Gordon Brown's speech
ePolitix.com Stakeholders respond to chancellor Gordon Brown's address to the Labour conference.
Stakeholder Response: ATL
ATL general secretary Dr Mary Bousted said: "We are pleased with the commitment made by the chancellor ensuring adequate resources and investment for education, so all young people will have equal access to achieve their full potential.
"As ever though the devil is in the detail and we would like him to confirm when and how this will happen.
"If young people are to stay in education until 18, we need to find ways to keep them interested.
"At the moment too many children are turned off by a rigid curriculum and over-testing up to GCSE level.
"We need to make education interesting - qualifications have to be regarded as worthwhile and likely to get them good jobs, and the distinction between vocational and academic qualifications must end."
Stakeholder Response: CMU
Pam Tatlow, chief executive of the CMU Universities Group, said: "We welcome the chancellor's commitment to investment in education and his challenge to the other political parties to match this.

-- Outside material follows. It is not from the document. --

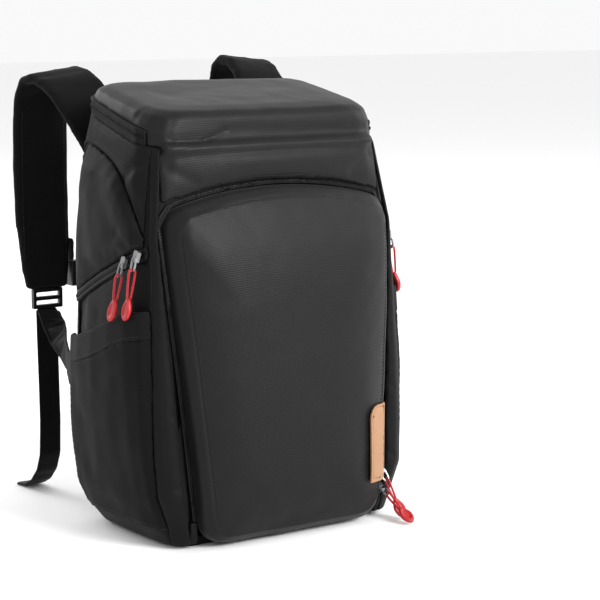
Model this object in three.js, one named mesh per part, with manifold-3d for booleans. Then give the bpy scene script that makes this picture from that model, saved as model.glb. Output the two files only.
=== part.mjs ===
// Camera backpack: a padded tub with a hinged lid, side doors, stretch side pockets, a front
// pocket, a zipped back panel, two padded shoulder straps and cord zip pulls.
// Millimetres. The front faces -Y, +Z is up and the origin is the middle of the flat base.
// Left and right are those of someone who looks at the front.

import * as THREE from 'three';
import { mergeVertices, toCreasedNormals } from 'three/addons/utils/BufferGeometryUtils.js';
import Module from 'manifold-3d';

const wasm = await Module();
wasm.setup();

// Whole bag
const bagWidth = 288;
const bagHeight = 438;
const bodyDepth = 164;
const rimBack = 410;
const rimFront = 377;
const cornerRadius = 16;
const sideCrown = 3;
const frontCrown = 3;
const seamGap = 0.35;

// Straight steps in each round corner and each wall of the body's outline
const cornerSteps = 3;
const wallSteps = 3;

// Walls
const padWall = 7;
const lidWall = 4.5;
const clothWall = 2.4;
const baseWall = 8;

// Lid
const lidFrontRise = 8;
const lidZipHeight = 11;
const lidZipFront = 16;
const lidZipProud = 1;

// Front pocket
const pocketTopWidth = 258;
const pocketLowWidth = 206;
const pocketBottom = 4;
const pocketShoulder = 320;
const pocketArch = 19;
const pocketCorner = 20;
const pocketGusset = 17;
const pocketCrown = 23;
const pocketZipWidth = 4;
const pocketZipProud = 2.2;
const pocketZipBottom = 26;
const channelTabBottom = 5;
const channelTabWidth = 7;

// Front band above the pocket
const bandCrown = 7;
const bandEdge = 2;

// Rolled ribs down the front corners
const ribTop = 338;
const ribBottom = 12;
const ribChannel = 6;
const ribProud = 9;
const ribTopWidth = 7;
const ribTaper = 24;

// Sides
const sideSeamBack = 380;
const sideSeamDrop = 92;
const doorArchFront = 283;
const doorArchBack = 226;
const doorArchCrown = 6;
const doorBottom = 46;
const doorCorner = 18;
const doorInset = 6;
const doorEdge = 0.95;
const sideBackInset = 10;
const sideFrontInset = 5;
const sidePanelCrown = 8;
const sideEdge = 2;
const sideZipWidth = 5;
const sideZipProud = 2;
const doorProud = 3;
const yokeEdge = 1.6;
const yokeCrown = 2.2;

// Stretch side pockets
const hemFront = 228;
const hemBack = 190;
const hemHeight = 26;
const pocketLift = 9;
const sidePocketBottom = 20;
const pocketEdge = 1.03;

// Back panel
const backPanelInset = 24;
const backPanelBottom = 26;
const backPanelTop = 386;
const backPanelCorner = 44;
const backPanelCrown = 9;
const backGrooveDepth = 5;
const backGrooveWidth = 0.07;
const backZipWidth = 6;
const backZipProud = 2;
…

"We also support the equality of opportunity to access higher education to which Gordon Brown aspires.
"This can only be achieved by bridging the investment gap and ensuring that those universities which have widening participation and access at the heart of their mission are fully funded.
"Social and educational disadvantage is not just resolved by investment in schools but also by funding life chances in higher education.
"The government is beginning to reverse two decades of under-funding but the UK stills spends just 1.1 per cent of national income on higher education compared to 2.6 per cent in the US and an EU average of 1.2 per cent."
Stakeholder Response: Amicus
Roger Jeary, Director of Research Amicus said:
"This was a unifying speech and one which will reconnect the government with the wider party.
"He captured the mood of the movement and demonstrated that he understands the insecurities and the concerns that people are facing, on jobs, affordable housing, the health service and pensions.
"He said that that he was listening and this can only be a good thing."
Stakeholder Response: NUT
Steve Sinnott General Secretary of the National Union of Teachers,
"Gordon Brown is to be congratulated for stating that his mission is to make this country the world’s number one in education.
"His repeated commitment to increase the spending on state school pupils at the 2006 spending levels of private schools is precisely the boost schools need.
"By targeting the invidious gap between state and private school spending he has shown that he understands the needs of children. It is exactly the kind of vision we want from this government
"Gordon Brown has said that the increases in education spending will happen step by step. The NUT is committed to measuring this and will be publishing yearly the Gordon Brown index."